When SCOTUS hands down a split decision, the lower court's ruling on the same case stands. So let's say the DC Circuit Court decides that Obama’s climate change initiatives are legal. Someone issues an appeal, the Supreme Court takes up the case, and it arrives at a 4-4 tie. In that situation, the DC Circuit Court’s ruling would stand, and Obama’s climate initiatives would survive. Simple! Right?
Well no, not so simple. One of the reasons the Supreme Court is so important is that its rulings have the potential to set nationwide precedents. The court’s landmark ruling in Obergefell v. Hodges, for example, didn’t simply legalize marriage equality in one or two states. It legalized marriage equality everywhere, in every state and jurisdiction across the country.
When the court ties, however, this doesn’t happen. The lower court decision is upheld, but that decision applies to whatever jurisdiction that specific lower court has, not the whole country. The long and short of it is that with only eight members, the Supreme Court is far less likely to hand down sweeping decisions that affect the entire country. However, what exactly this means differs wildly from case to case.
Take Whole Women’s Health v. Hellerstedt, for example. In that case, abortion rights groups challenged a 2013 law in Texas that severely limited abortion access in the state. That case was last decided by the 5th Circuit Court of Appeals, which largely upheld Texas’s restrictions, and it’s now in front of the Supreme Court.
But if SCOTUS reaches a 4-4 tie, the 5th Circuit Court’s ruling on Texas’s abortion law will stand. This would mean that the anti-abortion law stays on the books in the state. However! The ruling would only apply to Texas, Louisiana, and Mississippi (the 5th Circuit Court’s jurisdiction). It wouldn’t set a precedent for the whole country, and thus would not impede pro-choicers from challenging similar anti-abortion laws in other states. By contrast, a 5-4 ruling in favor of the law would have essentially rendered Texas-style restrictions legal across the country.

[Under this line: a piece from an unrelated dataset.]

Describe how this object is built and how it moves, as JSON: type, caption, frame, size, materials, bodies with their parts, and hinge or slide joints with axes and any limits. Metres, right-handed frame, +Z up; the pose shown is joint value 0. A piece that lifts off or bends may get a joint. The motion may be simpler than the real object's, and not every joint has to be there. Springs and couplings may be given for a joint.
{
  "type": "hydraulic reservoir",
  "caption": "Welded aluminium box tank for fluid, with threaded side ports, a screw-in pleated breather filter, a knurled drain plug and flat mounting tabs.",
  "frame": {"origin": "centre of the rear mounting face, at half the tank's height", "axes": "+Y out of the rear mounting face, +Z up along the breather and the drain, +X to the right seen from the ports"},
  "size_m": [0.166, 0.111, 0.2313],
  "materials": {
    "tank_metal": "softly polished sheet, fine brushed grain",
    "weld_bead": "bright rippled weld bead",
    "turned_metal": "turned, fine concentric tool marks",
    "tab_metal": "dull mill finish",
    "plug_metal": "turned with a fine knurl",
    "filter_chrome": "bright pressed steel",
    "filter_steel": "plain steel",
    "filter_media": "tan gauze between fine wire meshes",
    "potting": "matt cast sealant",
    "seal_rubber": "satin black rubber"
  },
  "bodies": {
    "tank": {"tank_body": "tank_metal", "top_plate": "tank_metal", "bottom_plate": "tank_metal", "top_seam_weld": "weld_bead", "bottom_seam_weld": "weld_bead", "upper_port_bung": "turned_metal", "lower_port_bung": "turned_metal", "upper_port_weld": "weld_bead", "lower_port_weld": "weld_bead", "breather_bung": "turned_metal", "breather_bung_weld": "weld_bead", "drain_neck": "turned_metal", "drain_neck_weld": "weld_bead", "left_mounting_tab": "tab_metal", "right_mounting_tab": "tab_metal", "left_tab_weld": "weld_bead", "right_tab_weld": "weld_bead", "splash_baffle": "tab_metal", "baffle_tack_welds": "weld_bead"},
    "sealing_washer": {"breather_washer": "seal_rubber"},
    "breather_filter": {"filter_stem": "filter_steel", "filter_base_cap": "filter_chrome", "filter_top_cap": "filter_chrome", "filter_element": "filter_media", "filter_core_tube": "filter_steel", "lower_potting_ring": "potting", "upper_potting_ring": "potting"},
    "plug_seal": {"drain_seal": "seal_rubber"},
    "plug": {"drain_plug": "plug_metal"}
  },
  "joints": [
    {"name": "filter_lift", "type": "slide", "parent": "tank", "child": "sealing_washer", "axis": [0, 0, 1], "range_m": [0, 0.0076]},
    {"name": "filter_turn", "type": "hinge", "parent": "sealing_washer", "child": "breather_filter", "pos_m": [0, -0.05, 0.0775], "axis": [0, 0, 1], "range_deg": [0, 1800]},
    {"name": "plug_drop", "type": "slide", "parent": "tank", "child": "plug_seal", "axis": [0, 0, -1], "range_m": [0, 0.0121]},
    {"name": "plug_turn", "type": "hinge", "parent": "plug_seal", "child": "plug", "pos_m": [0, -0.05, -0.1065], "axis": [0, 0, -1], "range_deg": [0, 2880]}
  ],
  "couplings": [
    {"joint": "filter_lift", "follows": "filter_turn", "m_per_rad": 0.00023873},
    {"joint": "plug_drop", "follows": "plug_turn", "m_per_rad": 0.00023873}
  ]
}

While the precise implications of a tie differ from case to case, Scalia’s absence is a good thing for progressives across the board, simply because he almost always voted with the conservative bloc of justices. That bloc now has one fewer vote, so cases that would have ended in 5-4 conservative rulings will now, at least in theory, end up as 4-4 ties — thus avoiding setting a nationwide precedent of conservative decisions.
All of this could will have enormous implications, because the court was expected to hand down conservative rulings on several very important cases. One of Obama’s biggest environmental initiatives will likely be saved by a 4-4 tie, for example, as will the Affordable Care Act’s contraceptive mandate. A lawsuit that would have dealt a severe blow to public sector unions will probably wither and die, and while Obama’s executive actions on immigration are still at risk of being struck down, their chances of survival just shot up significantly.

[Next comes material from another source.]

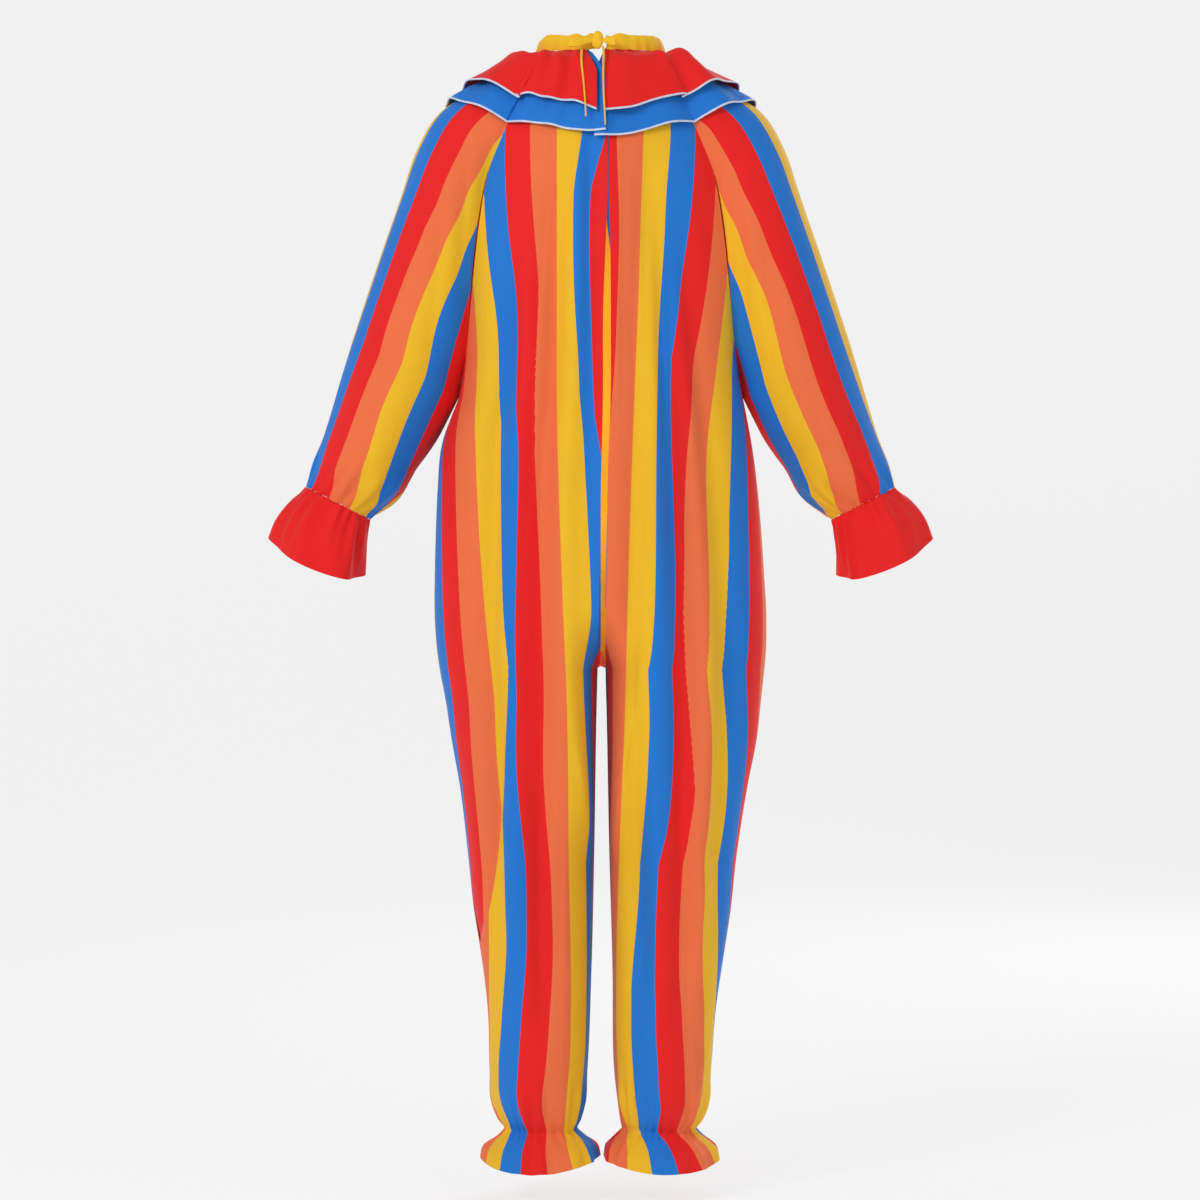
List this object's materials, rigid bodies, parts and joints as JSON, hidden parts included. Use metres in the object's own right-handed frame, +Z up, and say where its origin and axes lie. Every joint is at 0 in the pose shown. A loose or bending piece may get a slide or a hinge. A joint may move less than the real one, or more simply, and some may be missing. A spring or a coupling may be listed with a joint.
{
  "type": "clown costume",
  "caption": "One-piece striped clown costume, hollow and filled out as worn, with collar ruffles, raglan sleeves, wrist ruffles, gathered ankles and a centre back opening tied at the neck.",
  "frame": {"origin": "centre of the neck opening, where the garment is held", "axes": "+Z up, the wearer faces -Y, the back with its opening faces +Y, the wearer's left is +X"},
  "size_m": [0.8518, 0.2795, 1.4388],
  "materials": {
    "striped_cloth": "fine plain-weave polyester, soft satin sheen, stripes of yellow, blue, red and orange about 35 mm wide",
    "red_cloth": "fine plain-weave polyester, soft satin sheen",
    "blue_cloth": "fine plain-weave polyester, soft satin sheen",
    "yellow_cloth": "fine plain-weave polyester, gathered casing and ties",
    "pale_piping": "narrow pale satin binding"
  },
  "bodies": {
    "root": {"back_left": "striped_cloth", "back_right": "striped_cloth", "front_left": "striped_cloth", "front_right": "striped_cloth", "sleeve_left": "striped_cloth", "sleeve_right": "striped_cloth", "cuff_left": "red_cloth", "cuff_right": "red_cloth", "ruffle_red": "red_cloth", "ruffle_blue": "blue_cloth", "neckband": "yellow_cloth", "tie_knot": "yellow_cloth", "tie_loop_left": "yellow_cloth", "tie_loop_right": "yellow_cloth", "tie_tail_left": "yellow_cloth", "tie_tail_right": "yellow_cloth", "piping_red": "pale_piping", "piping_blue": "pale_piping"}
  },
  "joints": []
}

Senate Republicans may yet prevent Obama from appointing another SCOTUS justice. While that probably seems unfair to a whole lot of liberals, given that Obama still has 11 months left in his term, an extended vacancy on the court is actually a huge boon to the American left at the moment, as it puts the kibosh on what probably would have been a slew of conservative rulings. When conservative radio host Mark Levin called Scalia’s death “an absolute disaster” for conservatism, he wasn’t kidding.